Maybe it's your computer desktop still showing the default image it came with. Put a picture on there of someplace beautiful that makes you feel alive and awake.

Maybe it's a stack of magazines from two years ago that you should decide you really don't need to read. Toss 'em in the recycling.

Maybe it's an empty stapler that needs to be refilled, for which you've been needing to get a fresh box of staples. Walk over to the supply closet, drop a note to the person who'll restock your desk, or add it to your errands list to remind yourself when next you're out and about.

Maybe it's something big like the complete lack of a view. So add "get a better office" to your projects list and spend a moment brainstorming a few things you can do to get that ball rolling (e.g. prep notes for annual review, rearrange office layout to face more towards windows across the hall, update resume). Whatever your tasks are, add them to your to-do list and make them a priority.

Every day take these few minutes out to tune in and give your world a little twist toward the best day you can imagine. It all adds up!

09/01/2009

You are already smart; just step back from the noise & listen to yourself

Increased productivity often comes more from better tools and processes than it does from new data. When you make it a regular habit to take time out to think about your commitments and organize your ideas, the logical next steps will reveal themselves. When you know what your potential next steps are for each of your projects, it becomes much easier to find one to fit your present context and energy level.

A best practice which can pay off more than any other is to stop trying to keep track of everything in your head. These days we've all signed on for more stimulating input than any one person can engage with fully in a lifetime.

"You receive too much information, and its not your fault. Just accept that there is more information than time, and that it's increasing every day." - good experience guru Mark Hurst, in his book Bit Literacy

The essential trick in the face of this daily onslaught is to think in advance and to respond appropriately in the moment acting in accordance with your priorities.
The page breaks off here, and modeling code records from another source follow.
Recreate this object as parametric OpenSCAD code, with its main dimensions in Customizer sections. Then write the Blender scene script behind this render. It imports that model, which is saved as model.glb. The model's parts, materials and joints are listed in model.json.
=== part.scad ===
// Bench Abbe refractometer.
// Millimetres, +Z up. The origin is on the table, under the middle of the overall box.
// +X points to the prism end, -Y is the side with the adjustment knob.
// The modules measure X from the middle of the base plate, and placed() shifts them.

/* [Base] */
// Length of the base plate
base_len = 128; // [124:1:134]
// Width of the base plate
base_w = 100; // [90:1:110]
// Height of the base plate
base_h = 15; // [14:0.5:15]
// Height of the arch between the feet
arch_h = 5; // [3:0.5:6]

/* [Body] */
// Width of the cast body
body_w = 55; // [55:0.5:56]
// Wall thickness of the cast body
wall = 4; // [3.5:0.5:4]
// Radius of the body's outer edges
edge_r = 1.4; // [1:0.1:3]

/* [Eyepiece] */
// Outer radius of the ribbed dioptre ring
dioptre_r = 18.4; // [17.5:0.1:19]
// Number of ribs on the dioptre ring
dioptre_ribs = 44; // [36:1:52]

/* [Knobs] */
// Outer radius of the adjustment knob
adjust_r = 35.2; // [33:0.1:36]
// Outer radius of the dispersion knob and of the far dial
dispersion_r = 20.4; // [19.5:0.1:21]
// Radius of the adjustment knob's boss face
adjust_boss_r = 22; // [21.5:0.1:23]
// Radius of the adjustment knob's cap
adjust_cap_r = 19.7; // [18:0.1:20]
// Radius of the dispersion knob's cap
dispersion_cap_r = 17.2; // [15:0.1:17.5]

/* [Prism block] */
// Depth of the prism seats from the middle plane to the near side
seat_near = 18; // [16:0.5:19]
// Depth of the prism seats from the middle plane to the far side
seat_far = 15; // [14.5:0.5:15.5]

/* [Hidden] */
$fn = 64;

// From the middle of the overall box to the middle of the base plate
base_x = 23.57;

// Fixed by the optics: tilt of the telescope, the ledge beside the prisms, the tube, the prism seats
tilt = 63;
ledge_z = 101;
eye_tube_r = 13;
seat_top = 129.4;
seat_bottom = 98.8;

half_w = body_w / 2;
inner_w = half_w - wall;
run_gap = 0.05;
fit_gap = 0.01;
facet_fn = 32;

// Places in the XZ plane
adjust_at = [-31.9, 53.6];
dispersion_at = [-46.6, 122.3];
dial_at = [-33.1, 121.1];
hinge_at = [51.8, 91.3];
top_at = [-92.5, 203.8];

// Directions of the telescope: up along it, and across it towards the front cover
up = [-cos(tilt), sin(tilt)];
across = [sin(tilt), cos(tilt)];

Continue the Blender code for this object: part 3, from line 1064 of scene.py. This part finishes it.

This is as true for a creative professional as it is for someone who works with structured plans in an office. 

"The randomness of my job is one of the most interesting things about it but that randomness feels less chaotic if I have all of that disparate clutter out of my head and categorized." - comedian and actor Rob Corddry

By learning the tools and techniques to regularly clear your head and review your goals and projects, you free yourself to act on new input in ways which help get you where you want to go. Distractions are transformed into opportunities or their negative impacts are minimized.

"In truth, I've found that any day's routine interruptions and distractions don't much hurt a work in progress and may actually help it in some ways. It is, after all, the dab of grit that seeps into an oyster's shell that makes the pearl, not pearl-making seminars with other oysters." - author Stephen King in his book On Writing

Taking the real stuff of your daily life and using it to produce your best outcomes radically changes your experience of the world for the better. It is this practical approach to being focused and open to change which creates a better work/life balance and a happier you, even in the face of moment-to-moment chaos.
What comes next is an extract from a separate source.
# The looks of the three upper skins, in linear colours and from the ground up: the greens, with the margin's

Gaining new skills and understanding is a gift which pays off both in the short and long term. There isn't a single one-size-fits-all answer, but the specific practices which will most help you are out there. As productivity guru David Allen put it in regard to his coaching practice, "I'm not here to tell you what's the content of your process; I'm here to find out what is it that's getting in the way of you being fully available to whatever is now. And now. And now. And now."